There's a formula for this in Latin American countries and in Spain where people traditionally have two surnames. I am not certain of the exact formula as it has been years, but the father's family name is the second half of the name. Although they do not use hyphenated names as is more common in English-speaking countries, it proves that the whole idea of hyphenated names is not as ridiculous as it seems.

It's an individual choice.

Thu Sep 20, 11:39:00 AM EDT  
Anonymous Anonymous said...

"But we are born alone and we die alone."

A true statement, but in a good marriage, while you are busy dying alone, you'll notice a chair beside the bed. Occupied by your spouse...
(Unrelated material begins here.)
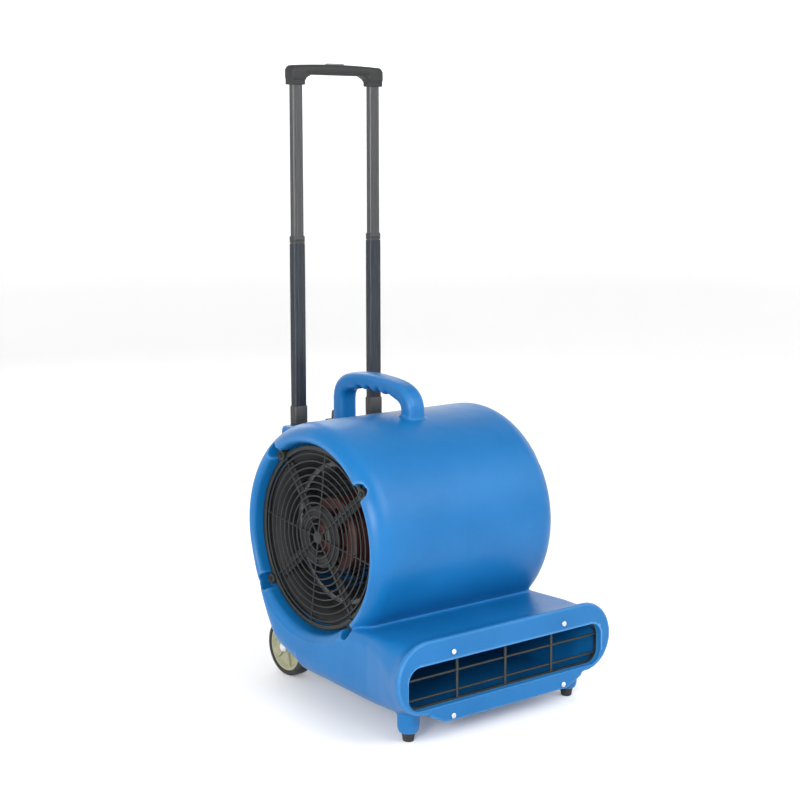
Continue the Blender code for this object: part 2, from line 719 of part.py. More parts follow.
def make_electrics():
    back = COLUMN_BACK - WALL - GAP
    body = block((-0.014, KNOB_Y - 0.013, 0.392), (0.014, back - 0.0005, COLUMN_TOP - WALL - GAP), 0.001, 1)
    join(body, rod((0, KNOB_Y, 0.415), (0, KNOB_Y, COLUMN_TOP + 0.0021), 0.0045, 12))
    cut(body, rod((0, KNOB_Y, 0.402), (0, KNOB_Y, 0.440), 0.0030, 10))
    publish(body, "speed_switch", BLACK)

    plate = block((-0.021, KNOB_Y - 0.0098, COLUMN_TOP + GAP), (0.021, KNOB_Y + 0.006, COLUMN_TOP + 0.0019),
                  0.0007, 1)
    cut(plate, rod((0, KNOB_Y, 0.42), (0, KNOB_Y, 0.44), 0.0048, 12))
    publish(plate, "switch_plate", BLACK)

    foot = COLUMN_TOP + 0.0026
    top = foot + KNOB_HEIGHT
    knob = turned([(0.404, 0), (0.404, 0.0027), (foot, 0.0027), (foot, KNOB_R), (top - 0.002, KNOB_R * 0.94),
                   (top, KNOB_R * 0.7), (top, 0)], 16, Matrix.Translation((0, KNOB_Y, 0)), closed=False)
    publish(knob, "speed_knob", BLACK)

    radius = 0.0165
    place = Matrix.Translation((0.036, back - radius, 0.255))
    case = turned([(0, 0), (0, radius), (0.070, radius), (0.070, 0)], 20, place, closed=False)
    publish(case, "run_capacitor", CREAM)

    gland = turned([(-0.014, 0.004), (-0.014, 0.008), (GAP, 0.008), (GAP, 0.013), (0.008, 0.012),
                    (0.012, 0.007), (0.012, 0.004)], 12,
                   Matrix.Translation((0.040, COLUMN_BACK, 0.150)) @ Matrix.Rotation(-math.pi / 2, 4, "X"))
    publish(gland, "cord_gland", BLACK)


# ---------------------------------------------------------------- wheels
def make_wheels():
    axle_end = WHEEL_OUT + 0.006
    publish(disc(-axle_end, axle_end, AXLE_R, 16, WHEEL_Y, WHEEL_R), "axle", STEEL)
    half = (WHEEL_OUT - WHEEL_IN) / 2
    for side_name, side in SIDES.items():
        place = along_x(side * (WHEEL_IN + half), WHEEL_Y, WHEEL_R, side)
        seat = 0.0415
        tread = [(-half, seat + GAP), (half, seat + GAP), (half, WHEEL_R - 0.004), (half - 0.006, WHEEL_R),
                 (0.006 - half, WHEEL_R), (-half, WHEEL_R - 0.004)]
        bore = AXLE_R + BORE_CLEARANCE
        web = [(-half, bore), (half, bore), (half, 0.011), (half - 0.007, 0.013), (half - 0.007, 0.036),
               (half - 0.002, seat), (0.002 - half, seat), (0.002, 0.036), (0.002, 0.013), (-half, 0.011)]
        publish(turned(tread, 24, place), f"tyre_{side_name}", RUBBER)
        publish(turned(web, 24, place), f"wheel_hub_{side_name}", HUB)
        inner = half + 2 * GAP
        cap = [(inner, AXLE_R + GAP), (inner, 0.0085), (inner + 0.003, 0.0085), (inner + 0.0065, 0.005),
               (inner + 0.0065, 0)]
        cap += [(axle_end - WHEEL_IN - half + GAP, 0), (axle_end - WHEEL_IN - half + GAP, AXLE_R + GAP)]
        publish(turned(cap, 16, place), f"axle_cap_{side_name}", STEEL)


# ---------------------------------------------------------------- pull-out handle
def box_tube(size, x):
    """A rectangular tube with blunted corners."""
    width, depth, low, high = size
    tube = slab(rounded(width / 2, -depth / 2, depth / 2, 0.002, 2), low, high, "Z")
    bore_width = width / 2 - TUBE_WALL
    bore_depth = depth / 2 - TUBE_WALL
    cut(tube, slab(rounded(bore_width, -bore_depth, bore_depth, 0.0013, 2), low - 0.01, high + 0.01, "Z"))
    tube.matrix_world = Matrix.Translation((x, TUBE_Y, 0)) @ tube.matrix_world
    return tube


def bush(outer, inner, height, x):
    """The guide bush on the upper end of a tube, bored for the next one."""
    low = outer[3] + GAP
    high = low + height
    half_x = outer[0] / 2
    half_y = outer[1] / 2
    body = block((x - half_x, TUBE_Y - half_y, low), (x + half_x, TUBE_Y + half_y, high), 0.0018, 1)
    half_width = inner[0] / 2 + GAP
    half_depth = inner[1] / 2 + GAP
    return cut(body, block((x - half_width, TUBE_Y - half_depth, low - 0.01),
                           (x + half_width, TUBE_Y + half_depth, high + 0.01)))


def make_tubes():
    for side_name, side in SIDES.items():
        x = side * TUBE_X
        publish(box_tube(OUTER_TUBE, x), f"outer_tube_{side_name}", GUNMETAL)
        publish(box_tube(MIDDLE_TUBE, x), f"middle_tube_{side_name}", GUNMETAL)
        publish(box_tube(INNER_TUBE, x), f"inner_tube_{side_name}", GUNMETAL)
        publish(bush(OUTER_TUBE, MIDDLE_TUBE, OUTER_BUSH_HEIGHT, x), f"outer_bush_{side_name}", BLACK)
        publish(bush(MIDDLE_TUBE, INNER_TUBE, MIDDLE_BUSH_HEIGHT, x), f"middle_bush_{side_name}", BLACK)
    for name, z in (("upper_strap", 0.385), ("lower_strap", 0.115)):
        back = COLUMN_BACK + 0.0023
        strap = block((-0.106, COLUMN_BACK + GAP, z - 0.009), (0.106, back, z + 0.009), 0.0008, 1)
        publish(strap, name, STEEL)


def make_grip():
    bar_low = GRIP_TOP - GRIP_BAR
    outline = [(-GRIP_HALF, GRIP_LOW), (-0.067, GRIP_LOW), (-0.060, bar_low), (0.060, bar_low),
               (0.067, GRIP_LOW), (GRIP_HALF, GRIP_LOW), (GRIP_HALF, GRIP_TOP - 0.003), (0.060, GRIP_TOP),
               (0.0, GRIP_TOP + 0.001), (-0.060, GRIP_TOP), (-GRIP_HALF, GRIP_TOP - 0.003)]
    grip = slab(outline, TUBE_Y - GRIP_DEPTH, TUBE_Y + GRIP_DEPTH, "Y")
    bevelled(grip, 0.005, 2, 50)
    for side in (-1, 1):
        x = side * TUBE_X
        half_width = INNER_TUBE[0] / 2 + GAP
        half_depth = INNER_TUBE[1] / 2 + GAP
        cut(grip, block((x - half_width, TUBE_Y - half_depth, GRIP_LOW - 0.01),
                        (x + half_width, TUBE_Y + half_depth, INNER_TUBE[3] + GAP)))
    pocket_floor = GRIP_TOP - 0.0125
    cut(grip, block((-BUTTON_HALF - GAP, TUBE_Y - 0.0058, pocket_floor),
                    (BUTTON_HALF + GAP, TUBE_Y + 0.0058, GRIP_TOP + 0.01)))
    publish(grip, "grip", BLACK)
    button = block((-BUTTON_HALF, TUBE_Y - 0.0055, pocket_floor + BUTTON_TRAVEL + 0.0005),
                   (BUTTON_HALF, TUBE_Y + 0.0055, GRIP_TOP + 0.003), 0.0015, 1)
    publish(button, "release_button", GALVANISED)


# ---------------------------------------------------------------- joint frames
JOINT_FRAMES = {
    "impeller_axis": ((0, FAN_Y, FAN_Z), ("impeller", "impeller_hub", "motor_shaft", "motor_rotor")),
    "wheel_left_axis": ((-WHEEL_IN, WHEEL_Y, WHEEL_R), ("tyre_left", "wheel_hub_left")),
    "wheel_right_axis": ((WHEEL_IN, WHEEL_Y, WHEEL_R), ("tyre_right", "wheel_hub_right")),
    "knob_axis": ((0, KNOB_Y, COLUMN_TOP), ("speed_knob",)),
    "middle_stage": ((0, TUBE_Y, MIDDLE_TUBE[2]),
                     ("middle_tube_left", "middle_tube_right", "middle_bush_left", "middle_bush_right")),
    "inner_stage": ((0, TUBE_Y, INNER_TUBE[2]), ("inner_tube_left", "inner_tube_right", "grip")),
    "button_axis": ((0, TUBE_Y, GRIP_TOP), ("release_button",)),
}


def make_joint_frames():
    for name, (point, children) in JOINT_FRAMES.items():
        empty = bpy.data.objects.new(name, None)
        empty.location = point
        PARTS.objects.link(empty)
        bpy.context.view_layer.update()
        for child in children:
            piece = bpy.data.objects[child]
            piece.parent = empty
            piece.matrix_parent_inverse = empty.matrix_world.inverted()


make_housing()
for side_name, side in SIDES.items():
    make_guard(f"inlet_guard_{side_name}", side)
    make_inlet_ring(f"inlet_ring_{side_name}", side)
make_outlet_guard()
make_screws()
make_feet()
make_motor()
make_spider()
make_impeller()
make_electrics()
make_wheels()
make_tubes()
make_grip()
make_joint_frames()
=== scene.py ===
"""Looks of a centrifugal floor dryer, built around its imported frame.

Metres, +Z up, in the frame's own coordinates: the outlet blows towards -Y and the impeller turns
about X. Every piece is modelled in place and rides on the body that carries it.
"""

from math import atan2, copysign, cos, pi, radians, sin

import bmesh
import bpy
from mathutils import Matrix, Vector


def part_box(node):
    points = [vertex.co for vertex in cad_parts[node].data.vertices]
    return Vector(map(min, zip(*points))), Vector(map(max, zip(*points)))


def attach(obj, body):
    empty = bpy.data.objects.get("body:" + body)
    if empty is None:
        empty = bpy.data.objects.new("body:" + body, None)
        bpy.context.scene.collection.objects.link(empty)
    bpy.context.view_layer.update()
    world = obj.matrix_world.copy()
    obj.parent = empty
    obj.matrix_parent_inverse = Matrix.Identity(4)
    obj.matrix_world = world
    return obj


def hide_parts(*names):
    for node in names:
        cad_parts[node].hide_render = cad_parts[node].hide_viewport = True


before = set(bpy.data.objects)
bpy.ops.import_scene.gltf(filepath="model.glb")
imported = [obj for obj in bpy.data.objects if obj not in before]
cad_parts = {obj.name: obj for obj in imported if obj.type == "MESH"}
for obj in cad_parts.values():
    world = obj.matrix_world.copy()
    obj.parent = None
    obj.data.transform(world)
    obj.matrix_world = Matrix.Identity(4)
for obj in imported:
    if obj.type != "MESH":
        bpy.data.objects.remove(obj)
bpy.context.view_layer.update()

# -------- driving dimensions
WALL = 0.004                 # moulded housing wall
GAP = 0.0003                 # clearance between neighbouring pieces
FRONT_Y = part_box("housing_left")[0].y
DRUM_Y = 0.031               # drum axis
DRUM_Z = 0.2797
DRUM_R = 0.1803
DRUM_HALF = 0.196
RIM_ROUND = 0.038

FAN_Y = 0.031                # shaft axis
FAN_Z = 0.275
RECESS_X = 0.161             # floor of the round inlet recess
RECESS_R = 0.1535
INLET_R = 0.138              # the housing's hole behind the bell-mouth ring
EAR_SIZE = 0.009
EAR_RISE = 0.005             # how far the ears stand over the guard's face
POCKET_R = 0.0135            # pocket in the rim round each ear
POCKET_REACH = 1.055         # how much further from the shaft its outer end is

MOUTH_HALF = 0.203
MOUTH_LOW = 0.0598
MOUTH_HIGH = 0.1262
MOUTH_ROUND = 0.022
COLLAR_DEPTH = 0.0105

COLUMN_HALF = 0.113
COLUMN_LOW_HALF = 0.090
COLUMN_BACK = 0.210
COLUMN_TOP = 0.428
TUBE_X = 0.081
TUBE_Y = 0.2008
SLOT_HALF = 0.0132           # half the width of the outer tubes

WHEEL_Y = 0.188
WHEEL_R = 0.050
AXLE_BORE = 0.0053
FOOT_Y = -0.194
FOOT_X = 0.169
FOOT_HEIGHT = 0.013
BOSS_R = 0.0168              # housing boss over each foot
BOSS_TOP = 0.065
MOTOR_R = 0.060
SCREW_HOLE_R = 0.0023
KNOB_HOLE_R = 0.0048
GLAND_HOLE_R = 0.0083
SCREW_HEAD = 0.0028          # height of a screw's head
DIAL_START = radians(-157.5)    # where the knob points when it is off

ROLLING_MARKS = 0.00002      # height of the marks in drawn and rolled metal
SIDES = {"left": -1, "right": 1}


# -------- camera
def make_camera():
    data = bpy.data.cameras.new("camera")
    data.sensor_width = 36
    data.lens = 76.11
    data.shift_x = -0.0106
    data.shift_y = -0.0235
    camera = bpy.data.objects.new("camera", data)
    bpy.context.scene.collection.objects.link(camera)
    camera.location = (-1.7494, -2.0926, 0.8932)
    camera.rotation_euler = (radians(90 - 7.887), radians(0.04), radians(-39.793))
    bpy.context.scene.camera = camera


# -------- outlines
def arc(centre, radius, start, end, count):
    """Points on a circle, both ends included, in degrees."""
    turns = [radians(start + (end - start) * i / (count - 1)) for i in range(count)]
    return [(centre[0] + radius * cos(t), centre[1] + radius * sin(t)) for t in turns]


def rounded(half_u, low_v, high_v, radius, count=8):
    """A rounded rectangle, centred on u = 0."""
    corners = (
        ((half_u - radius, low_v + radius), -90),
        ((half_u - radius, high_v - radius), 0),
        ((radius - half_u, high_v - radius), 90),
        ((radius - half_u, low_v + radius), 180),
    )
    return [p for centre, turn in corners for p in arc(centre, radius, turn, turn + 90, count)]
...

BTW, my wife thinks the Quebec law is really stupid.

Grumpy Old Man

Thu Sep 20, 12:57:00 PM EDT  
Blogger Ben said...

If I marry and my wife decides she wants to keep her name, I wouldn't really be offended. If she started to say that the kids shouldn't have mine alone, or that we should coin a new one, I'd start having doubts...
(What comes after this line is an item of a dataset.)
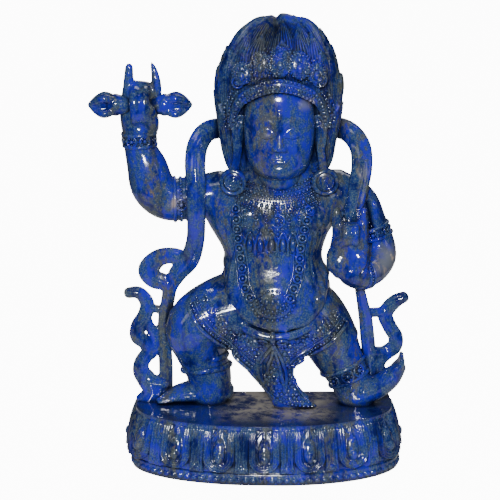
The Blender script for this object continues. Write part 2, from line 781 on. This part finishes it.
def stone_material():
    stone = bpy.data.materials.new("lapis_lazuli")
    stone.use_nodes = True
    finish = stone.node_tree.nodes["Principled BSDF"]
    finish.inputs["Base Color"].default_value = STONE_BLUE
    finish.inputs["Roughness"].default_value = STONE_ROUGHNESS
    finish.inputs["Metallic"].default_value = 0.0
    return stone


def saw_block():
    """The cutter that leaves the underside flat."""
    bpy.ops.mesh.primitive_cube_add(size=1.0, location=(0, 0, -SAW_DEPTH / 2))
    saw = bpy.context.object
    saw.name = "underside_saw"
    saw.scale = (3 * PLINTH_WIDTH, 3 * PLINTH_WIDTH, SAW_DEPTH)
    bpy.ops.object.transform_apply(location=False, rotation=False, scale=True)
    saw.hide_render = True
    saw.display_type = "WIRE"
    return saw


def triangle_count(statue):
    graph = bpy.context.evaluated_depsgraph_get()
    cut = statue.evaluated_get(graph)
    mesh = cut.to_mesh()
    count = sum(len(face.vertices) - 2 for face in mesh.polygons)
    cut.to_mesh_clear()
    return count


def carve():
    shape = bmesh.new()
    belt = Belt(plan_outline())
    plinth_body(shape, belt)
    lotus_belt(shape, belt)
    for form in (
        torso,
        raised_arm,
        raised_hand,
        sceptre,
        lowered_arm,
        lowered_hand,
        bent_leg,
        straight_leg,
        skirt,
        hair,
        head,
        scarf_left,
        scarf_right,
        jewels,
    ):
        form(shape)
    bmesh.ops.recalc_face_normals(shape, faces=shape.faces)
    mesh = bpy.data.meshes.new("vajrapani_statue")
    shape.to_mesh(mesh)
    shape.free()
    statue = bpy.data.objects.new("vajrapani_statue", mesh)
    bpy.context.scene.collection.objects.link(statue)
    statue.data.materials.append(stone_material())

    fuse = statue.modifiers.new("fuse_forms", "REMESH")
    fuse.mode = "VOXEL"
    fuse.voxel_size = GRAIN
    polish = statue.modifiers.new("polish", "SMOOTH")
    polish.factor = SOFTENING
    polish.iterations = round(POLISHING_PASSES)
    fewer = statue.modifiers.new("fewer_faces", "DECIMATE")
    fewer.show_viewport = False
    bpy.context.view_layer.update()
    fewer.ratio = min(1.0, TRIANGLES / triangle_count(statue))
    fewer.show_viewport = True
    flat = statue.modifiers.new("flat_underside", "BOOLEAN")
    flat.operation = "DIFFERENCE"
    flat.object = saw_block()
    return statue


clear_scene()
carve()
The whole not allowing a woman to take her husband's name and disallowing requests to do so legally -- I see that as tyranny on the march.

Thu Sep 20, 06:53:00 PM EDT  
Blogger Jarrett said...

One of my friends who I expected to be into women's rights and the like told me in no uncertain terms that she had no doubts that she would change her name if she got married.

"What," she asked me rhetorically, "Am I so insecure in my own identity that I'd have to protect my father's name?"

The only exception she could come up with was if her business had progressed to a point where it'd be counterproductive from a recognition standpoint to change her name halfway through her career or whatever.